Notre tâche prioritaire est de reconstruire la structure et le fonctionnement de notre pensée en assignant à la raison son rôle d’outil de la pensée qu’elle a abandonné au profit de sa vaniteuse imposture d’inspiratrice de la pensée. Nous devons réhabiliter des fonctions fondamentales et supérieures de la pensée, telles que l’intuition, l’inspiration, pour redonner à des éléments tels que le sacré leur place fondamentale, – le “sacré”, sans le moindre rapport avec nos querelles de religions et nos dérisoires débats temporels au sujet d’une spiritualité totalement discréditée par une raison déstructurante. Cette réinsertion du sacré dans la pensée est la condition de la re-création d’une pensée “sur-rationnelle” où la raison retrouvera sa place naturelle d’outil organisateur d’une telle pensée.

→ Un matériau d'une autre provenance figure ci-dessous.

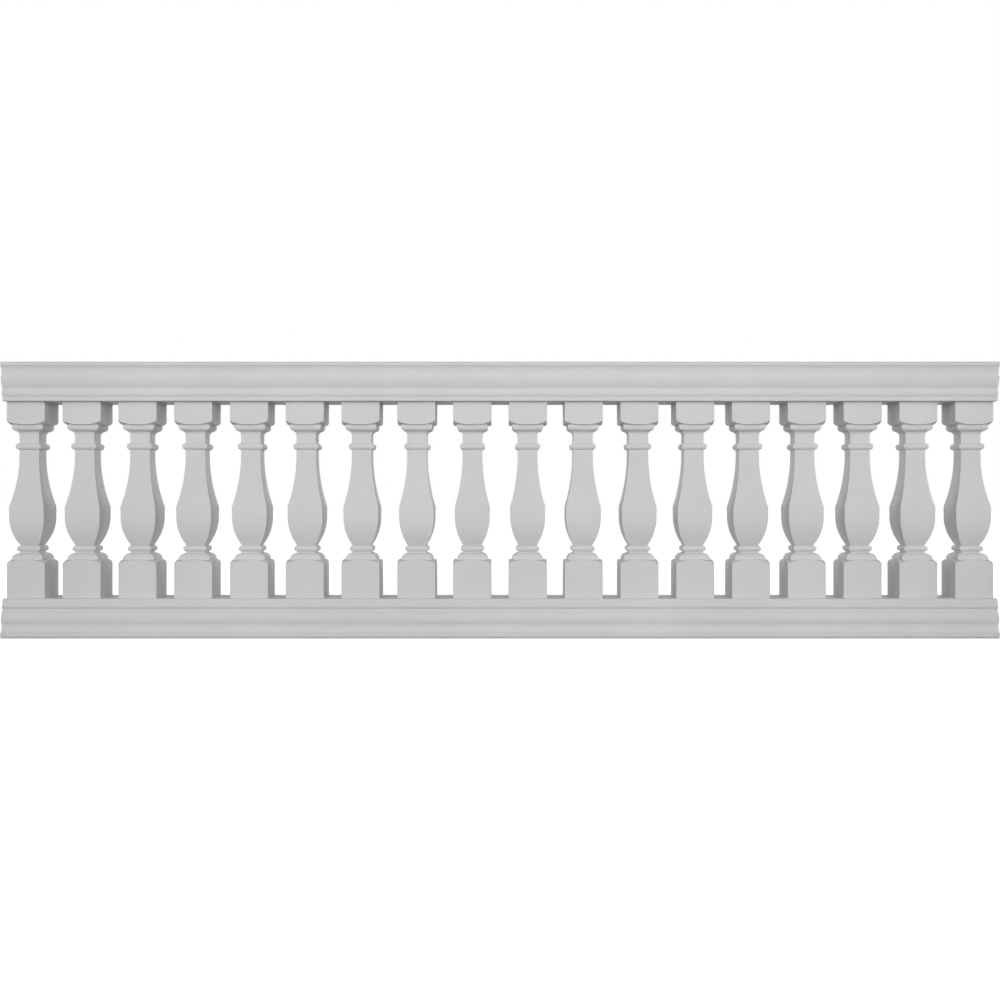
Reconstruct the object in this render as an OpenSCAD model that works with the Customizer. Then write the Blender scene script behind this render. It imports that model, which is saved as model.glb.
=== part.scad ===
// One bay of a moulded fiberglass balustrade: a moulded handrail, a moulded
// bottom rail and a row of square vase balusters standing between them.
// X runs along the rails, -Y is the front, Z is up, and the origin is in the
// middle of the underside of the bottom rail.

/* [Overall] */
// Length of both rails, which are cut plain so that the next bay or a post butts up to them
rail_length = 3300; // [2400:10:4500]
// Height from the underside of the bottom rail to the top of the handrail
guard_height = 915; // [840:1:1200]
// Depth of the rails across their widest fillets
rail_w = 207; // [190:1:260]
// Depth of the flat rail faces that the balusters stand between
seat_w = 171; // [140:1:186]
// Number of balusters in the bay
baluster_count = 18; // [3:1:24]
// Clear rail between each end of the bay and the first block
end_margin = 5.5; // [0:0.5:60]

/* [Handrail mouldings, from the top down] */
// Height of the top fillet
cap_fillet_h = 12.5; // [10:0.5:25]
// How far the fillet oversails the cavetto
cap_quirk = 2; // [2:0.5:4]
// Height of the rounded part of the cavetto
cavetto_h = 25; // [15:0.5:50]
// Height of the upright foot of the cavetto
cavetto_foot_h = 10; // [2:0.5:20]
// Depth of the cavetto
cavetto_d = 8; // [4:0.5:12]
// Step out from the foot of the cavetto to the ovolo
ovolo_step = 5; // [2:0.5:7]
// Height of the ovolo
ovolo_h = 38.5; // [20:0.5:60]
// Height of the fascia under the ovolo
fascia_h = 8; // [3:0.5:25]
// How far the fascia stands proud of the foot fillet
fascia_out = 1; // [0.5:0.5:3]
// Height of the bead under the fascia, above its widest point
top_bead_above = 8.5; // [4:0.5:12]
// Height of that bead below its widest point
top_bead_below = 13; // [9:0.5:20]
// How far that bead stands proud of the foot fillet
top_bead_out = 5; // [3.5:0.5:8]
// Height of the foot fillet
foot_fillet_h = 13.8; // [8:0.1:25]

/* [Bottom rail mouldings, from the floor up] */
// Height of the plinth
plinth_h = 18; // [10:0.5:40]
// How far the plinth oversails the scotia
plinth_quirk = 2; // [2:0.5:4]
// Height of the scotia
scotia_h = 21.5; // [12:0.5:40]
// Depth of the scotia
scotia_d = 9.5; // [5:0.5:12]
// Height of the fillet between the scotia and the torus
scotia_fillet_h = 7.5; // [4:0.5:20]
// How far the torus stands proud of the seat fillet
torus_out = 11.5; // [8:0.5:16]
// Height of the torus below its widest point
torus_below = 16; // [8:0.5:20]
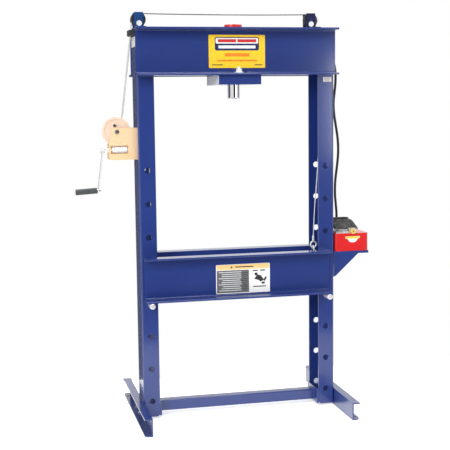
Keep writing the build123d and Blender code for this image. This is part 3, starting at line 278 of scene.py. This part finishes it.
GOLD_PALE = metal("yellow_zinc_pale", (0.90, 0.69, 0.50), (0.87, 0.65, 0.47), rough=(0.38, 0.52), scale=16.0, bumps=0.08, metallic=0.45, tint=(0.92, 0.70, 0.60), tint_max=0.5)
CAST = metal("cast_alloy", (0.74, 0.74, 0.72), (0.60, 0.60, 0.59), rough=(0.32, 0.5), scale=90.0, bumps=0.18)
BRASS = metal("machined_brass", (0.95, 0.74, 0.24), (0.90, 0.66, 0.18), rough=(0.22, 0.36), scale=70.0, metallic=0.5)
GRIP = plastic("grip_black", (0.060, 0.064, 0.068), (0.040, 0.043, 0.046), rough=(0.38, 0.55))
GUIDE = plastic("guide_black", (0.008, 0.008, 0.009), (0.005, 0.005, 0.006), rough=(0.55, 0.7))
HOSE_M = plastic("hose_rubber", (0.022, 0.023, 0.023), (0.013, 0.014, 0.014), rough=(0.34, 0.5), grain=260.0, bumps=0.25)
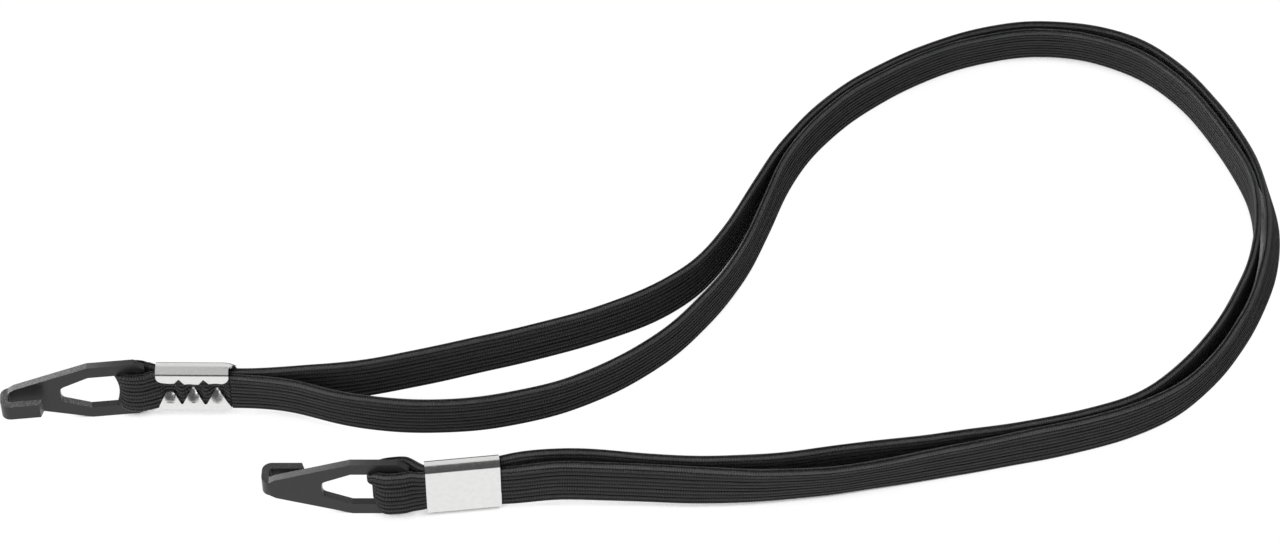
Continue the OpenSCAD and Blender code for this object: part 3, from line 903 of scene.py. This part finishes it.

Les ruines de la civilisation sur lesquelles nous projetons un regard terrorisé et parfois désespéré témoignent sans discussion possible de l’échec de plusieurs siècles d’une tentative faustienne qui atteint sa phase terminale et catastrophique. «La puissance de la crise hurle elle-même cette obligation où nous nous trouvons» de tenter de retrouver la voie d’une sagesse disparue. Ces retrouvailles de la sagesse commencent par l’audace de libérer la pensée du diktat d’une raison devenue caricature destructrice et déstructurante d’elle-même.